Ebenso wenig konkretisiere auch Nr. 5 Absatz 1 Satz 2 der AGB, unter welchen Voraussetzungen die Beklagte auf die Vorlage eines Erbscheins bzw. Testamentsvollstreckerzeugnisses verzichten könne. Die Beklagte sei auch hier völlig frei darin, ob sie auf die Vorlage des Erbscheins verzichte oder nicht.
Entgegen der Ansicht der Berufungsklägerin sei auch § 35 Absatz 1 Satz 1 GBO nicht zu entnehmen, dass der Erbe sein Erbrecht mittels Erbscheins nachzuweisen habe: Zum einen sei § 35 Absatz 1 GBO eine nicht verallgemeinerungsbedürftige Sonderregelung. Zum anderen genüge selbst im sensiblien Bereich des Grundbuchrechts zum Nachweis der Erbfolge grundsätzlich die Vorlage der Verfügung von Todes wegen durch öffentliche Urkunde sowie die Niederschrift über die Eröffnung der Verfügung. Nur in Zweifelsfällen sei die Vorlage eines Erbscheins erforderlich.

Dass die Banken in solchen Zweifelsfällen ein Interesse an der Vorlage eines Erbscheins haben, stehe vollkommen außer Frage.
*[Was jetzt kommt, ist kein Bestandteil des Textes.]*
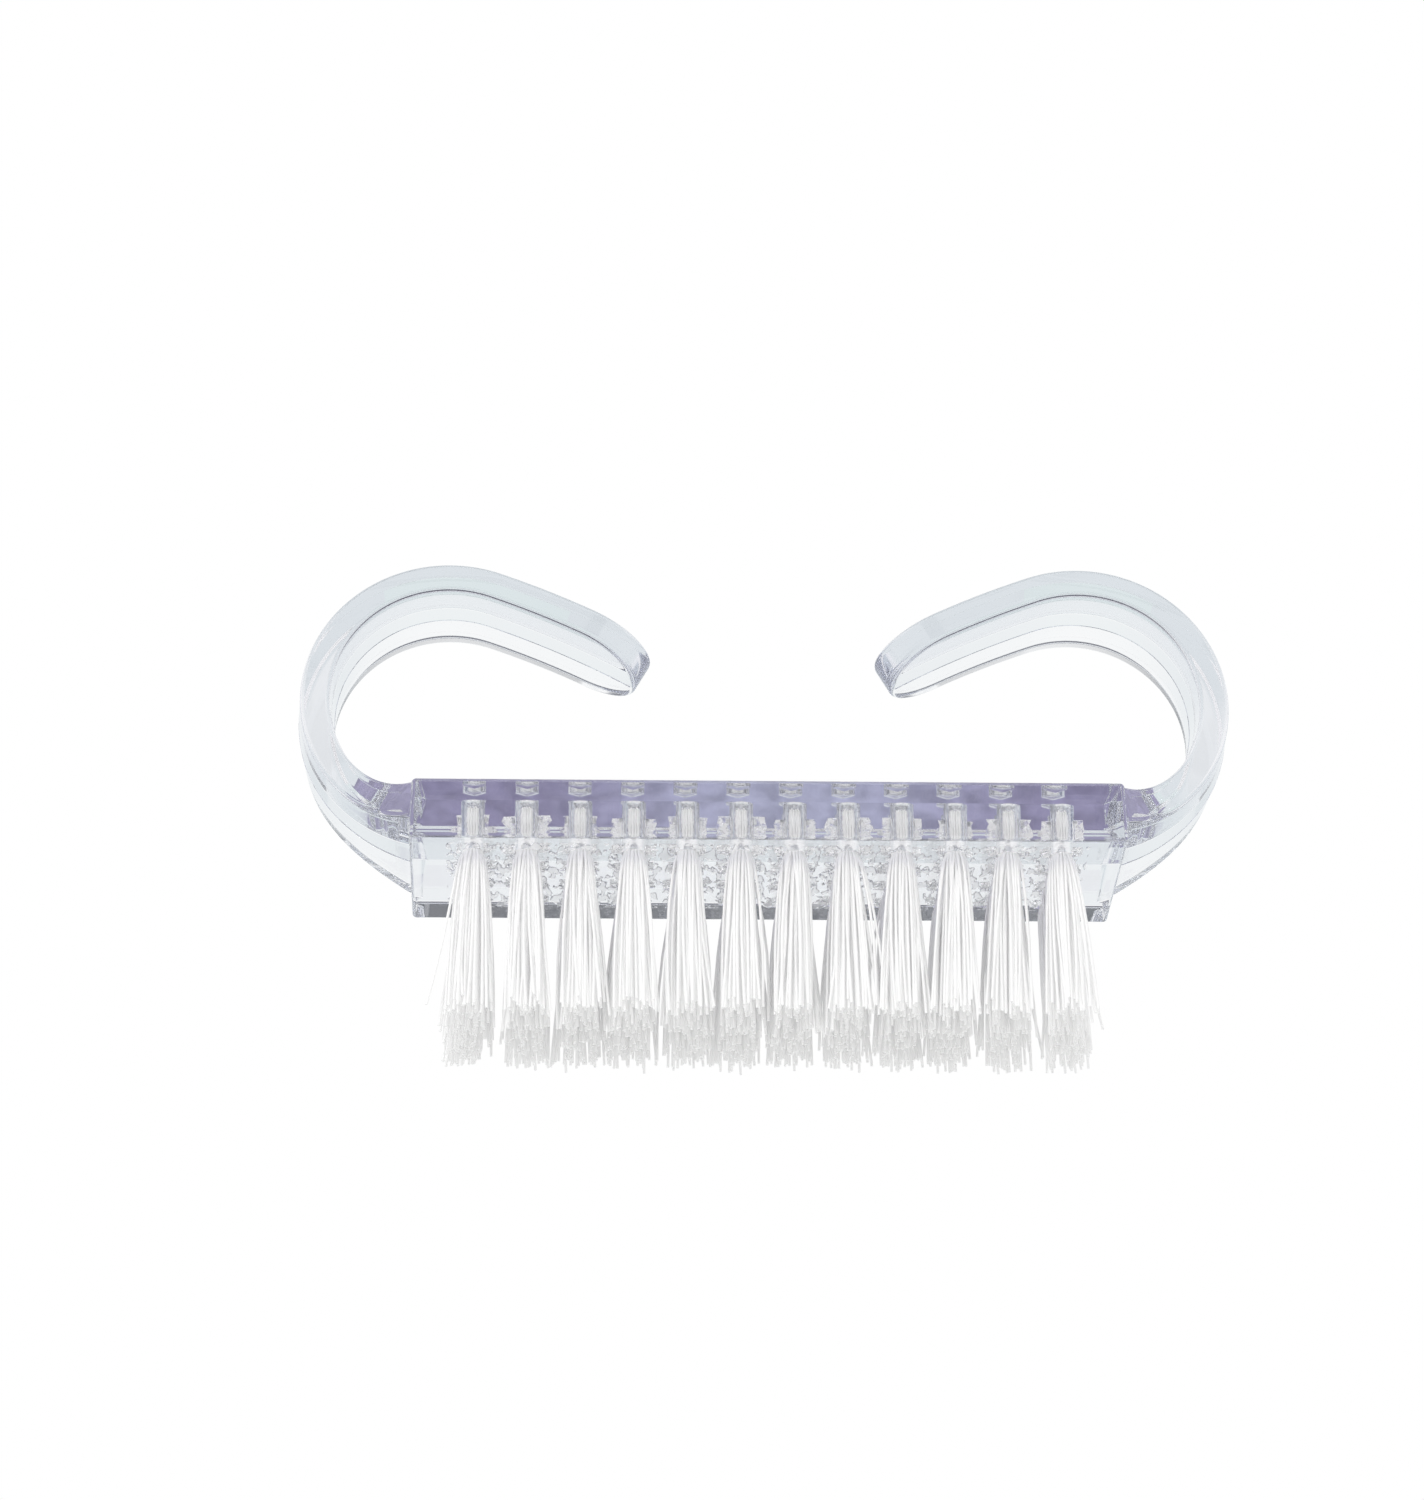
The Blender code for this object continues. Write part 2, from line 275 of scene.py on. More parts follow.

Den AGB der Beklagten lasse sich jedoch eine solche Einschränkung auf Zweifelsfälle nach dem maßgeblichen Empfängerhorizont eines Durchschnittskunden nicht entnehmen.

Praxishinweis | OLG Hamm I-31 U 55/12


Da die AGBs fast aller Banken vergleichbare Geschäftsbedingungen verwenden – manche sogar ausnahmslos die Vorlage eines Erbscheins zum Nachweis des Erbrechts – hat diese Entscheidung erhebliche praktische Bedeutung für die Bankkunden und die Bankenpraxis. Aufgrund der weitreichenden Bedeutung wurde auch Revision zugelassen, so dass diese Problematik auch (nochmals) höchstrichterlich geklärt wird.